* **EXERCISE DETAILS**: Set down exactly the lines in the records below that run from the line with "obj.matrix_parent_inverse = Matrix.Identity(4)" to the line with "imported = [obj", inclusive, and nothing more.

-- Start INFORMATION GIVEN --

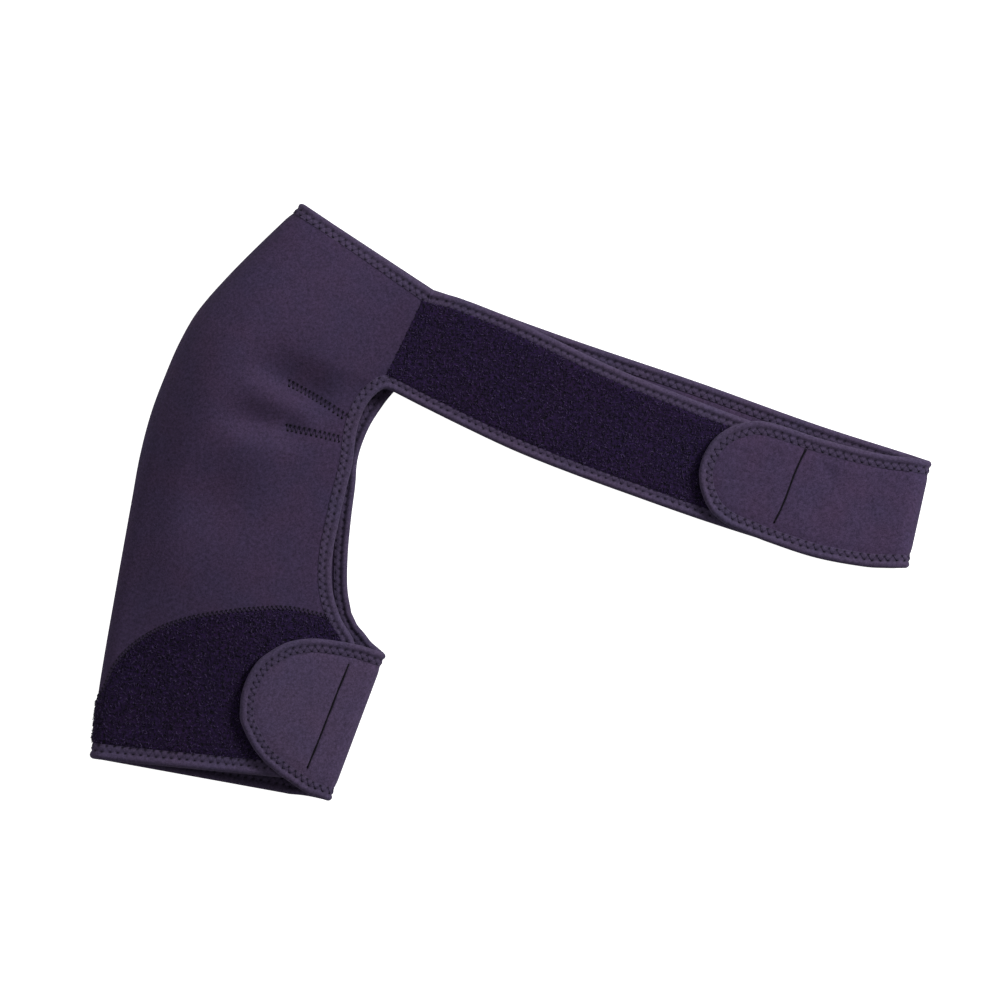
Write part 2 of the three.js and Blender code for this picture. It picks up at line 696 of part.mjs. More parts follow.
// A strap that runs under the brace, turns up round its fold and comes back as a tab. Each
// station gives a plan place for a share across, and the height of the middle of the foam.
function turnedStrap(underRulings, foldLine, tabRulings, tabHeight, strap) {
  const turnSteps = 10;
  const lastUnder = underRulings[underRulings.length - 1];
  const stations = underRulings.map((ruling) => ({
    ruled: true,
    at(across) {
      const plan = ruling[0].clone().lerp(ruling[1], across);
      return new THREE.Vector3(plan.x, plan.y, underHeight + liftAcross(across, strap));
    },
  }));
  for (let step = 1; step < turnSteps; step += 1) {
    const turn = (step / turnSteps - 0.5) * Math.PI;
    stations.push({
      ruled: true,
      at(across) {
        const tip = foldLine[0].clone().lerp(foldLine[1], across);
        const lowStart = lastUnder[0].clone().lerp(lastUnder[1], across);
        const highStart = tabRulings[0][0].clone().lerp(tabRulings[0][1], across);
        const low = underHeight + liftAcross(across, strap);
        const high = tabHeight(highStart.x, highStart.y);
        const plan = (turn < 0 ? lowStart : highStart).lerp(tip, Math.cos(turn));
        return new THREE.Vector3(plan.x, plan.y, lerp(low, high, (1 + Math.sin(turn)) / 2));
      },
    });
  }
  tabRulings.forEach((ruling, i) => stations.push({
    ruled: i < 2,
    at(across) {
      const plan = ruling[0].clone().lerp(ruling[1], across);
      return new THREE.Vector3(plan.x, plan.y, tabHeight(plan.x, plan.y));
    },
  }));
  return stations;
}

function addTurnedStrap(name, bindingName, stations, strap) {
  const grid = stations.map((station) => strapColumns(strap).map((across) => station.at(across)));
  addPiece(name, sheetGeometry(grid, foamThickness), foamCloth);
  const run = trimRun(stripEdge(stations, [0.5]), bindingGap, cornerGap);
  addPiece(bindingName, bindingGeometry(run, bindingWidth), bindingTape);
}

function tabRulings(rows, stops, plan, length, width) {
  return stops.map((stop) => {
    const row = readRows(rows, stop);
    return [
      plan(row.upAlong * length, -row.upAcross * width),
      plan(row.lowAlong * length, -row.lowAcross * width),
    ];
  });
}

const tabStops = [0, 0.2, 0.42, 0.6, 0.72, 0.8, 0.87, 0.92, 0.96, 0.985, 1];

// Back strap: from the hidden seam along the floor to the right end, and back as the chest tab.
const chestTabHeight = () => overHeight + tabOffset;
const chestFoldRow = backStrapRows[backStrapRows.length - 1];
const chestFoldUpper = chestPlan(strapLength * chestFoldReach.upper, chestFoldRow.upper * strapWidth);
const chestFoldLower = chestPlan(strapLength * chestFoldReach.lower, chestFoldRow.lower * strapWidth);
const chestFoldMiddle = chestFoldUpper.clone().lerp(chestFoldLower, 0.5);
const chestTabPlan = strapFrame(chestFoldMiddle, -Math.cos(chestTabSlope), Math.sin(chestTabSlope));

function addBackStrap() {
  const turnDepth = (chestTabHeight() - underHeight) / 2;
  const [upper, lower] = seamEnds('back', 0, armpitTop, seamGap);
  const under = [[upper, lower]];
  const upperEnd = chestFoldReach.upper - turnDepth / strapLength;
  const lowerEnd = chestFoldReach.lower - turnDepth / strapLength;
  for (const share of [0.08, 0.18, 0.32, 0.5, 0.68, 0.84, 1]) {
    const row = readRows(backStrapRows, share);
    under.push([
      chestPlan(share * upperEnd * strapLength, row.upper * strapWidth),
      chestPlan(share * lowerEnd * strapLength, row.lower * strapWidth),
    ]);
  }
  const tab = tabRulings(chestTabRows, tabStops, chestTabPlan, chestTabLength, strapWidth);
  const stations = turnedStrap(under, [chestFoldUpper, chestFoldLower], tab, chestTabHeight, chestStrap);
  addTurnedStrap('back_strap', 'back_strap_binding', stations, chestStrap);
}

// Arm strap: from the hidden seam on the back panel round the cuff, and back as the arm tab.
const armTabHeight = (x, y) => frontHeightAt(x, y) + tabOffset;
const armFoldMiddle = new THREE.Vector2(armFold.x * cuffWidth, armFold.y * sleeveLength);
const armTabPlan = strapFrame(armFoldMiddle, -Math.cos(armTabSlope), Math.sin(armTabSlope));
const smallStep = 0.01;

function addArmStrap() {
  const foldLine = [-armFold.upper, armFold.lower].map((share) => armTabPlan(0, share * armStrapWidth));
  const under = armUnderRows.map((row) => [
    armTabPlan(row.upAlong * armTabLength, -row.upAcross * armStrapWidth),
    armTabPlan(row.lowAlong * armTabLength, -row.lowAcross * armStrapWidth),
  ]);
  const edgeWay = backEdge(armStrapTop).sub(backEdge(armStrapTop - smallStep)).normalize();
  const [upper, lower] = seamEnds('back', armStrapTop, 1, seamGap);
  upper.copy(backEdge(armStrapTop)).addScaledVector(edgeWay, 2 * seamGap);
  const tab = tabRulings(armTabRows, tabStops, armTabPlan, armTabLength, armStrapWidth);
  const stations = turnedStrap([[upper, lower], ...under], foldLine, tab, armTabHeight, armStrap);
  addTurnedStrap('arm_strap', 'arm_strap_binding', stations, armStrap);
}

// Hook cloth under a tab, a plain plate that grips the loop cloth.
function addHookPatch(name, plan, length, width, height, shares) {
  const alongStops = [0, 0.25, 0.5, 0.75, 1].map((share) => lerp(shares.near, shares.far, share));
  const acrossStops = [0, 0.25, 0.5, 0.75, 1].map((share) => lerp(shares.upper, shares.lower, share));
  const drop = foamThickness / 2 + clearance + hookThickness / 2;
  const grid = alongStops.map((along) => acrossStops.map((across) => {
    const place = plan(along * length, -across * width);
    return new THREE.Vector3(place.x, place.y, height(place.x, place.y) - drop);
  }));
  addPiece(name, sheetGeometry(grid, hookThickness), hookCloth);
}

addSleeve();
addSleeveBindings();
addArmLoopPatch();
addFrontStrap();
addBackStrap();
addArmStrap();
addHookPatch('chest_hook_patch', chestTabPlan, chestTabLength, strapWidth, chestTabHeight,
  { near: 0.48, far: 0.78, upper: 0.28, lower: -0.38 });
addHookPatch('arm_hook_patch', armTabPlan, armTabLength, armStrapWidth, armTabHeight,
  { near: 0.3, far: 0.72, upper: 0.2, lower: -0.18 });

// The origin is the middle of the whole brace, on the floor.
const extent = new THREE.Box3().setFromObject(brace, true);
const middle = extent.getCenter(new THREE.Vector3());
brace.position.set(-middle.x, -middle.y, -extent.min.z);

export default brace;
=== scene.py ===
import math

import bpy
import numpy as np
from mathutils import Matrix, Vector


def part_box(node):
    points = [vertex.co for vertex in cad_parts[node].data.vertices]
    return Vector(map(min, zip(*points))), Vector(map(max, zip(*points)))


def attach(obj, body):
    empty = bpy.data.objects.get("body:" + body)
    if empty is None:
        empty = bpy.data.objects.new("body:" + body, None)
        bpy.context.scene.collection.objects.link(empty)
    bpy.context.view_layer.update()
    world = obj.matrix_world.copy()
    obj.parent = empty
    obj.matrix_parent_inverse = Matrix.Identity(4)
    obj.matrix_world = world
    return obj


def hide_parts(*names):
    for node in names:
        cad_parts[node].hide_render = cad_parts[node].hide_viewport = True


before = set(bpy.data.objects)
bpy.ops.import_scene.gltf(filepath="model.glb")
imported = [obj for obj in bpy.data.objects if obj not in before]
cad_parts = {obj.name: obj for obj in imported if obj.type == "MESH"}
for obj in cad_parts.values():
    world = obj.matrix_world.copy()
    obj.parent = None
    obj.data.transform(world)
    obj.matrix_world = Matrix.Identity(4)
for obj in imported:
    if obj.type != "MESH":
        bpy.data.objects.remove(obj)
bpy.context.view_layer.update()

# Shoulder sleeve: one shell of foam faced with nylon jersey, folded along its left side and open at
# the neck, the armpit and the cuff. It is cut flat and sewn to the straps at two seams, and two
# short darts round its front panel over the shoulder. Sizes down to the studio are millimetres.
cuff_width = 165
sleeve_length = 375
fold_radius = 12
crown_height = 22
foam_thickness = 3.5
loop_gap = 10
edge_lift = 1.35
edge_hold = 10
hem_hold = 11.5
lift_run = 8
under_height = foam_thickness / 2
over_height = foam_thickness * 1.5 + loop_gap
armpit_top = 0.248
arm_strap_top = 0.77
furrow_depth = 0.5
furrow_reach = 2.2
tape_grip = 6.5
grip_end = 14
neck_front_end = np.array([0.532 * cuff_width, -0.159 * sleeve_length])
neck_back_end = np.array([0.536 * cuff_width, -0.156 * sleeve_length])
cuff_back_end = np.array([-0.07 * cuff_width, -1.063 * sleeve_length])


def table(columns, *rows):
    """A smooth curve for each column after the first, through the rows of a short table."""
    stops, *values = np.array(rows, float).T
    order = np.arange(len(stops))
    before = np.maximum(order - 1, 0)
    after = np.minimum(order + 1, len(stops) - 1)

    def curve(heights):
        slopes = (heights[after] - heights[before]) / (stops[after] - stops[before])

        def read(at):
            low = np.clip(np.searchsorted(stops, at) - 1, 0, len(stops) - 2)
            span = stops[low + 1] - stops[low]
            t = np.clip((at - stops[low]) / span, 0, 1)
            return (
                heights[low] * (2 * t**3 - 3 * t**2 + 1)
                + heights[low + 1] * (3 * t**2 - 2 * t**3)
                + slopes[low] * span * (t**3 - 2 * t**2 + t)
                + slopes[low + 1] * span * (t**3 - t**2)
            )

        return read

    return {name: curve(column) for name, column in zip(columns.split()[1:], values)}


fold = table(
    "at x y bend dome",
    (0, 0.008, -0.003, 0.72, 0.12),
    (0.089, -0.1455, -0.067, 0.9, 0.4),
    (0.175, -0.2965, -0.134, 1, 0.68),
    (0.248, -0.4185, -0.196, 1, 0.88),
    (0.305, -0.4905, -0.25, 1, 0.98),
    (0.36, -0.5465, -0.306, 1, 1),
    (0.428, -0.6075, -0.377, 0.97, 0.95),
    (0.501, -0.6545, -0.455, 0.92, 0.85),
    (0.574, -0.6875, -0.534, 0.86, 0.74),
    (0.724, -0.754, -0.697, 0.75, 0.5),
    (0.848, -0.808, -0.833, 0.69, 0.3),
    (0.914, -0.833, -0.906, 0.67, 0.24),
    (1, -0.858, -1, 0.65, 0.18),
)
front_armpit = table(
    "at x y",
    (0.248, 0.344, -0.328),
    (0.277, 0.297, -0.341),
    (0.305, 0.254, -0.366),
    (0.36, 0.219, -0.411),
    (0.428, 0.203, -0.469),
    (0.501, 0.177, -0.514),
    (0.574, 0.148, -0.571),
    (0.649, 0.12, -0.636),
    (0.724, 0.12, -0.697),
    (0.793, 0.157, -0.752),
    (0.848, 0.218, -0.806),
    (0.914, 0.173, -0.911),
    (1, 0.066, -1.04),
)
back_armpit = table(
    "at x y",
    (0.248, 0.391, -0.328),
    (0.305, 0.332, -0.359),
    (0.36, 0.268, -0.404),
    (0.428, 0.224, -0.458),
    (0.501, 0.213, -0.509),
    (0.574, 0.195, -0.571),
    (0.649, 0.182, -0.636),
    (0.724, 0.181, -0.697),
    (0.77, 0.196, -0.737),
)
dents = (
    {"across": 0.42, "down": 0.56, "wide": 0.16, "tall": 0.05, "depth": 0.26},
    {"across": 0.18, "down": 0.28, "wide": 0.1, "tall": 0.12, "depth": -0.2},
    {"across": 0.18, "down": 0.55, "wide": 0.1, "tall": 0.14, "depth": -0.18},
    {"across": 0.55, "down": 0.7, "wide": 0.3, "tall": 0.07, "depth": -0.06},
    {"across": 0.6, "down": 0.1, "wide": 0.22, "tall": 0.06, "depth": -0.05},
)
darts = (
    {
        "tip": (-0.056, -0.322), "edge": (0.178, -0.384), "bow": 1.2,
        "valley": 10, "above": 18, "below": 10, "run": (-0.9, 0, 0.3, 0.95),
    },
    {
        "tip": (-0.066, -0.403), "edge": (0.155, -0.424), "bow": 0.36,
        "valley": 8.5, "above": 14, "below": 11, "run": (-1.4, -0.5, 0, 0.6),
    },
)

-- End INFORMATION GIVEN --
-- Start INFORMATION GIVEN --

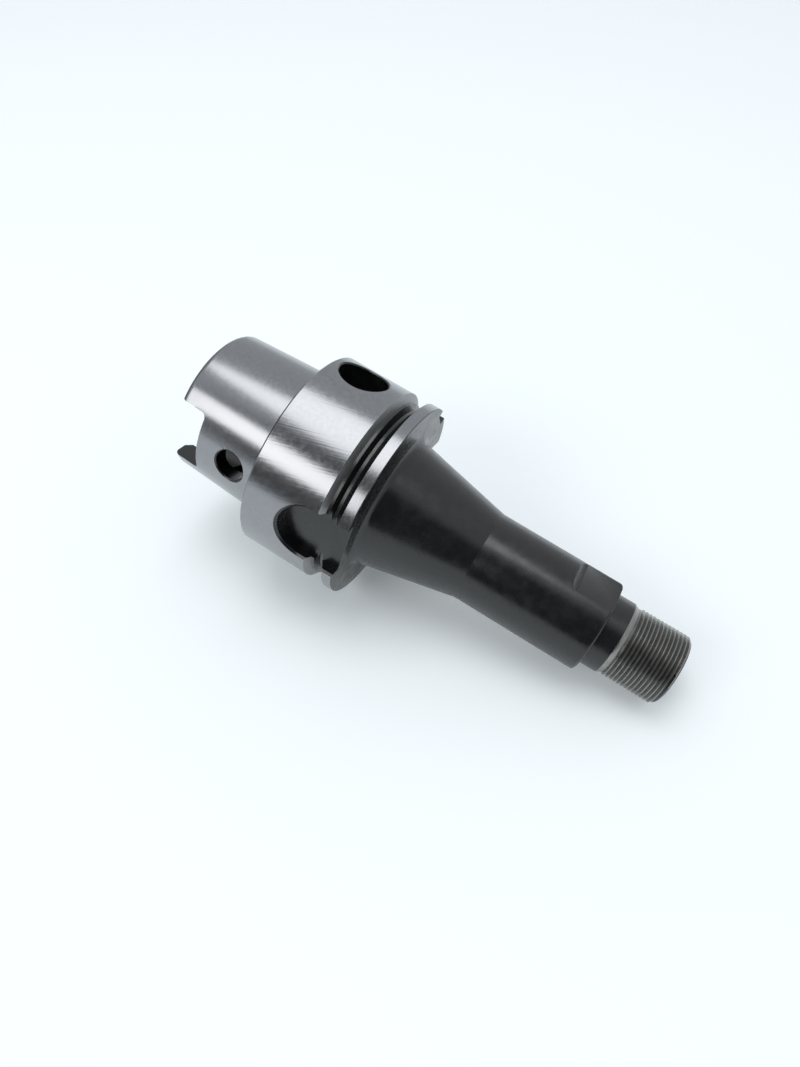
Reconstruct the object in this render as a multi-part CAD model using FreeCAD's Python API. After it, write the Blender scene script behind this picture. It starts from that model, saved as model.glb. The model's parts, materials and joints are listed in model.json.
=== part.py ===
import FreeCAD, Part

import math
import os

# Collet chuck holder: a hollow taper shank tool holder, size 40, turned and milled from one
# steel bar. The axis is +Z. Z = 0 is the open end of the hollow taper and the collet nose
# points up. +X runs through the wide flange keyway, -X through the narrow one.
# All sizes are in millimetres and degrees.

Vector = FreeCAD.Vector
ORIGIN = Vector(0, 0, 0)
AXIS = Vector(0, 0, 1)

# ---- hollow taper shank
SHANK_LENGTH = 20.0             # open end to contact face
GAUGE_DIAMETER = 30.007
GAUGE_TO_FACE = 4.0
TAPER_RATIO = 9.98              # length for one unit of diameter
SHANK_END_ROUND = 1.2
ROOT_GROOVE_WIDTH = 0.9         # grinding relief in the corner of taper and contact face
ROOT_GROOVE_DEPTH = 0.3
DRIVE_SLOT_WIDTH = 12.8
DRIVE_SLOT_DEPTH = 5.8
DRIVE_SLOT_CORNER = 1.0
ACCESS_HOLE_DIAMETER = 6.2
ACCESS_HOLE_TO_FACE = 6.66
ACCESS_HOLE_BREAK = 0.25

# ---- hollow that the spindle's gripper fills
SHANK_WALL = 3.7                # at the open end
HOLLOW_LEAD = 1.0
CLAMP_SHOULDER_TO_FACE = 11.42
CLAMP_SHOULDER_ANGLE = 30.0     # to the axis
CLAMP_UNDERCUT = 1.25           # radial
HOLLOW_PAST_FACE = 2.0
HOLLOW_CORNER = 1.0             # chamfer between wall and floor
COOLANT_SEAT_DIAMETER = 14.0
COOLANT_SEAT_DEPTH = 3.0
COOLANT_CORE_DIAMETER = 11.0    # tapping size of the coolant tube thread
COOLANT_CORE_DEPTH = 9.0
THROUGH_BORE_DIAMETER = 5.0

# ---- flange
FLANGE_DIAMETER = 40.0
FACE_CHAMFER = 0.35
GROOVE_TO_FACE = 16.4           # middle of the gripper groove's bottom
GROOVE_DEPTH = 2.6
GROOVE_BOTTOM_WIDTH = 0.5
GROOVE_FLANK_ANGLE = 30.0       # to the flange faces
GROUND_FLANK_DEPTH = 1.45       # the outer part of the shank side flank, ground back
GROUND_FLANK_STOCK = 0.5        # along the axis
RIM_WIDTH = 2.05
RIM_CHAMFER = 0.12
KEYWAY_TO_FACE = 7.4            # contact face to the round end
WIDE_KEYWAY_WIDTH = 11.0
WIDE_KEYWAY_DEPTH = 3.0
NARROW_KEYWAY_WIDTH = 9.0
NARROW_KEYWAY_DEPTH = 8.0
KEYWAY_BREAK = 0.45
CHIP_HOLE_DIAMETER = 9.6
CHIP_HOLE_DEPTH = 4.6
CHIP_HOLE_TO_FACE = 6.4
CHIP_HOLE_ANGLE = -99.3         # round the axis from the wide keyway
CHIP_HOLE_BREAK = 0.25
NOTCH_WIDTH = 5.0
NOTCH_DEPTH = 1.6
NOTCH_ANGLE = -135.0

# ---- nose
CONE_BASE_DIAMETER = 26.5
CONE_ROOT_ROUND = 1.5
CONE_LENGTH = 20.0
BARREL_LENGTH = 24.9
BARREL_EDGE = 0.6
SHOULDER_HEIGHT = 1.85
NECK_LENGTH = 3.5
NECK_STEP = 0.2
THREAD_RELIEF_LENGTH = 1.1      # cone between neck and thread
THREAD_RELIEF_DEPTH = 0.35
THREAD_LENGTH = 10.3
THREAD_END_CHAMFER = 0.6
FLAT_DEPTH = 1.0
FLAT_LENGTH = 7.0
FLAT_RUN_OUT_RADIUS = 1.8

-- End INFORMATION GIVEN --
-- Start INFORMATION GIVEN --

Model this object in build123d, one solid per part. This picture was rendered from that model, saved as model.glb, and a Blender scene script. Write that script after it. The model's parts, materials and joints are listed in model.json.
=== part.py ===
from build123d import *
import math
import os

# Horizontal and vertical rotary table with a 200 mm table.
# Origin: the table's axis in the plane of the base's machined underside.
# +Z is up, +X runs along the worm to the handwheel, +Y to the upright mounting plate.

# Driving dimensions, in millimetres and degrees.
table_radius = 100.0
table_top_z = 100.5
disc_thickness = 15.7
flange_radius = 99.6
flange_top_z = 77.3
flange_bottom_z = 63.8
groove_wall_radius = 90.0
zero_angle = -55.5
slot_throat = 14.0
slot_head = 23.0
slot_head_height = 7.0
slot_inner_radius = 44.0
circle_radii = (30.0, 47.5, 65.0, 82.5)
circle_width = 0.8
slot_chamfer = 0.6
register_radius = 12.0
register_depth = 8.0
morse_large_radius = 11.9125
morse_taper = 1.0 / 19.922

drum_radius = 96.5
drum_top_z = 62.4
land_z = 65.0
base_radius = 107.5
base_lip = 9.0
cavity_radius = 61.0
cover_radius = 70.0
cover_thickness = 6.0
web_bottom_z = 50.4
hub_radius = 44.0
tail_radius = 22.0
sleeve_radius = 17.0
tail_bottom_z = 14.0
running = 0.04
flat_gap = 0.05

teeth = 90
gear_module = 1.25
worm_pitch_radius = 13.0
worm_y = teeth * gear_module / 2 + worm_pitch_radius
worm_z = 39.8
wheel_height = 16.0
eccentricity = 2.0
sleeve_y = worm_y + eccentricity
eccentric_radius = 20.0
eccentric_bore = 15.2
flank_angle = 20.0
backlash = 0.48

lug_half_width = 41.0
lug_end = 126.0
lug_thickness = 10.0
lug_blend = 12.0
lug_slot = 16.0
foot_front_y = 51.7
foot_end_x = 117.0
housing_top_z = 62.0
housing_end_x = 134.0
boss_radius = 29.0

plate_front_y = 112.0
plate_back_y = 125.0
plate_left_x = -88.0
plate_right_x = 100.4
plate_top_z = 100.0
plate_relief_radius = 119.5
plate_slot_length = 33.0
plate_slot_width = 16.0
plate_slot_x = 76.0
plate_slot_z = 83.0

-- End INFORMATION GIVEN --

* **SOLUTION FOR THIS EXERCISE**:
    obj.matrix_parent_inverse = Matrix.Identity(4)
    obj.matrix_world = world
    return obj


def hide_parts(*names):
    for node in names:
        cad_parts[node].hide_render = cad_parts[node].hide_viewport = True


before = set(bpy.data.objects)
bpy.ops.import_scene.gltf(filepath="model.glb")
imported = [obj for obj in bpy.data.objects if obj not in before]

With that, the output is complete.